Do this: Transcribe the records below exactly.

Provided records:
◇ ◇ ◇ ◇

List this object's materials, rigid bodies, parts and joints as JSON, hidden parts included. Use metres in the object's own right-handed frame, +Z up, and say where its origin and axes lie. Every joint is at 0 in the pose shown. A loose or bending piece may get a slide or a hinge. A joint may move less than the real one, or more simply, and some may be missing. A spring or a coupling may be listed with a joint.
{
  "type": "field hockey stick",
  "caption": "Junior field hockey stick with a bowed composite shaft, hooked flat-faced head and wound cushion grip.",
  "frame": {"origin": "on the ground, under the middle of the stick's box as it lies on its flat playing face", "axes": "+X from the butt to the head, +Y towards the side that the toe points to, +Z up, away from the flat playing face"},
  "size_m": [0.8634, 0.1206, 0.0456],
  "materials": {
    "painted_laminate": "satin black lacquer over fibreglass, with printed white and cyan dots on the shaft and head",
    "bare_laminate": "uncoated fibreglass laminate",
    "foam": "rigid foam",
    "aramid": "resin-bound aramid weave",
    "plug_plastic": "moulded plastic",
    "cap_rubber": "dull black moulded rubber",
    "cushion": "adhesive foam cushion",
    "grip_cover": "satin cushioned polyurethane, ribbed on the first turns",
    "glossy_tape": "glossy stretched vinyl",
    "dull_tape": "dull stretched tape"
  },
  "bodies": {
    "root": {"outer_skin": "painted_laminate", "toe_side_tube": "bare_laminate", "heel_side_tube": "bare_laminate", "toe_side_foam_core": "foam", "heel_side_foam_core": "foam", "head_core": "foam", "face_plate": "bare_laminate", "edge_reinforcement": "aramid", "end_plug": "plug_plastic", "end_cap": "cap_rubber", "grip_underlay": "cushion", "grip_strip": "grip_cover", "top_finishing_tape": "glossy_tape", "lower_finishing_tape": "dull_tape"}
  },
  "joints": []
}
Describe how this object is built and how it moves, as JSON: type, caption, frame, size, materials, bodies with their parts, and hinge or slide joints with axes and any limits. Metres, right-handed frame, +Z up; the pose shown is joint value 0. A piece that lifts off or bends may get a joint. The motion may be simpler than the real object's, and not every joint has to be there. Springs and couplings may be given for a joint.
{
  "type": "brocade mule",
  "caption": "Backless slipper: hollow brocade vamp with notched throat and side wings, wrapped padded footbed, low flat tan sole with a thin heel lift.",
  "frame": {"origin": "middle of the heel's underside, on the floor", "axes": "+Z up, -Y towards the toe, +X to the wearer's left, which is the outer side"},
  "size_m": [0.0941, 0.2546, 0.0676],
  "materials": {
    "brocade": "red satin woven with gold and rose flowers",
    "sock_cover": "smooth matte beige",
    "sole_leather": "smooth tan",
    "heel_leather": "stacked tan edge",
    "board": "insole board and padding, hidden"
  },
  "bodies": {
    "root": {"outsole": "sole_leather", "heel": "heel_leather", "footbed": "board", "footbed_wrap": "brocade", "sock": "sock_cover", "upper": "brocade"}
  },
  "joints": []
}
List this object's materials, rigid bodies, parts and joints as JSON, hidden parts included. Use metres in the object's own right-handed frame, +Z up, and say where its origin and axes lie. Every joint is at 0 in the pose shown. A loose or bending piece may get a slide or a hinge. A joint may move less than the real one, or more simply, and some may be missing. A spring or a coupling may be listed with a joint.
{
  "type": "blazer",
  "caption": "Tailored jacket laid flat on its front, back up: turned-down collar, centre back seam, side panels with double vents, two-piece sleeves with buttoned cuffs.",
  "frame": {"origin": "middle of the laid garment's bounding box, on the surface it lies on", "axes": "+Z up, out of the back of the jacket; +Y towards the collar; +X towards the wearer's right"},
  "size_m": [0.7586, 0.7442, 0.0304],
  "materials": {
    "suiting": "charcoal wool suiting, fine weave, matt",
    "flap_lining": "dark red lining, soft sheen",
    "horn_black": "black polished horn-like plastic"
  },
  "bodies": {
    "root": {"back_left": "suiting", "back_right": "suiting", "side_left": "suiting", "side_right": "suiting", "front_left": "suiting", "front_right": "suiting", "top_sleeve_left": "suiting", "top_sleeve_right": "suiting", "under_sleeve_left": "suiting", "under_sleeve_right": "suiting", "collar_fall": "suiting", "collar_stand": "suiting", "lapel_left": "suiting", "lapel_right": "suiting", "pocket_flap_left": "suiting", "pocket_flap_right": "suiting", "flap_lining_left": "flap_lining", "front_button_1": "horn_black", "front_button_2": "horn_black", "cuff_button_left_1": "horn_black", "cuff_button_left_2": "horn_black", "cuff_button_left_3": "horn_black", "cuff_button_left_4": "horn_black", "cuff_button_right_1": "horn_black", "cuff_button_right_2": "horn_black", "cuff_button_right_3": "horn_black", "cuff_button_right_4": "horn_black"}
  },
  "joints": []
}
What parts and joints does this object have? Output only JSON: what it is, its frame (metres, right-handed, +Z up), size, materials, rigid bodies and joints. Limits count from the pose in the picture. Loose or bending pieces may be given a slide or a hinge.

◇ ◇ ◇ ◇

Output for this exercise:
List this object's materials, rigid bodies, parts and joints as JSON, hidden parts included. Use metres in the object's own right-handed frame, +Z up, and say where its origin and axes lie. Every joint is at 0 in the pose shown. A loose or bending piece may get a slide or a hinge. A joint may move less than the real one, or more simply, and some may be missing. A spring or a coupling may be listed with a joint.
{
  "type": "field hockey stick",
  "caption": "Junior field hockey stick with a bowed composite shaft, hooked flat-faced head and wound cushion grip.",
  "frame": {"origin": "on the ground, under the middle of the stick's box as it lies on its flat playing face", "axes": "+X from the butt to the head, +Y towards the side that the toe points to, +Z up, away from the flat playing face"},
  "size_m": [0.8634, 0.1206, 0.0456],
  "materials": {
    "painted_laminate": "satin black lacquer over fibreglass, with printed white and cyan dots on the shaft and head",
    "bare_laminate": "uncoated fibreglass laminate",
    "foam": "rigid foam",
    "aramid": "resin-bound aramid weave",
    "plug_plastic": "moulded plastic",
    "cap_rubber": "dull black moulded rubber",
    "cushion": "adhesive foam cushion",
    "grip_cover": "satin cushioned polyurethane, ribbed on the first turns",
    "glossy_tape": "glossy stretched vinyl",
    "dull_tape": "dull stretched tape"
  },
  "bodies": {
    "root": {"outer_skin": "painted_laminate", "toe_side_tube": "bare_laminate", "heel_side_tube": "bare_laminate", "toe_side_foam_core": "foam", "heel_side_foam_core": "foam", "head_core": "foam", "face_plate": "bare_laminate", "edge_reinforcement": "aramid", "end_plug": "plug_plastic", "end_cap": "cap_rubber", "grip_underlay": "cushion", "grip_strip": "grip_cover", "top_finishing_tape": "glossy_tape", "lower_finishing_tape": "dull_tape"}
  },
  "joints": []
}
Describe how this object is built and how it moves, as JSON: type, caption, frame, size, materials, bodies with their parts, and hinge or slide joints with axes and any limits. Metres, right-handed frame, +Z up; the pose shown is joint value 0. A piece that lifts off or bends may get a joint. The motion may be simpler than the real object's, and not every joint has to be there. Springs and couplings may be given for a joint.
{
  "type": "brocade mule",
  "caption": "Backless slipper: hollow brocade vamp with notched throat and side wings, wrapped padded footbed, low flat tan sole with a thin heel lift.",
  "frame": {"origin": "middle of the heel's underside, on the floor", "axes": "+Z up, -Y towards the toe, +X to the wearer's left, which is the outer side"},
  "size_m": [0.0941, 0.2546, 0.0676],
  "materials": {
    "brocade": "red satin woven with gold and rose flowers",
    "sock_cover": "smooth matte beige",
    "sole_leather": "smooth tan",
    "heel_leather": "stacked tan edge",
    "board": "insole board and padding, hidden"
  },
  "bodies": {
    "root": {"outsole": "sole_leather", "heel": "heel_leather", "footbed": "board", "footbed_wrap": "brocade", "sock": "sock_cover", "upper": "brocade"}
  },
  "joints": []
}
List this object's materials, rigid bodies, parts and joints as JSON, hidden parts included. Use metres in the object's own right-handed frame, +Z up, and say where its origin and axes lie. Every joint is at 0 in the pose shown. A loose or bending piece may get a slide or a hinge. A joint may move less than the real one, or more simply, and some may be missing. A spring or a coupling may be listed with a joint.
{
  "type": "blazer",
  "caption": "Tailored jacket laid flat on its front, back up: turned-down collar, centre back seam, side panels with double vents, two-piece sleeves with buttoned cuffs.",
  "frame": {"origin": "middle of the laid garment's bounding box, on the surface it lies on", "axes": "+Z up, out of the back of the jacket; +Y towards the collar; +X towards the wearer's right"},
  "size_m": [0.7586, 0.7442, 0.0304],
  "materials": {
    "suiting": "charcoal wool suiting, fine weave, matt",
    "flap_lining": "dark red lining, soft sheen",
    "horn_black": "black polished horn-like plastic"
  },
  "bodies": {
    "root": {"back_left": "suiting", "back_right": "suiting", "side_left": "suiting", "side_right": "suiting", "front_left": "suiting", "front_right": "suiting", "top_sleeve_left": "suiting", "top_sleeve_right": "suiting", "under_sleeve_left": "suiting", "under_sleeve_right": "suiting", "collar_fall": "suiting", "collar_stand": "suiting", "lapel_left": "suiting", "lapel_right": "suiting", "pocket_flap_left": "suiting", "pocket_flap_right": "suiting", "flap_lining_left": "flap_lining", "front_button_1": "horn_black", "front_button_2": "horn_black", "cuff_button_left_1": "horn_black", "cuff_button_left_2": "horn_black", "cuff_button_left_3": "horn_black", "cuff_button_left_4": "horn_black", "cuff_button_right_1": "horn_black", "cuff_button_right_2": "horn_black", "cuff_button_right_3": "horn_black", "cuff_button_right_4": "horn_black"}
  },
  "joints": []
}
What parts and joints does this object have? Output only JSON: what it is, its frame (metres, right-handed, +Z up), size, materials, rigid bodies and joints. Limits count from the pose in the picture. Loose or bending pieces may be given a slide or a hinge.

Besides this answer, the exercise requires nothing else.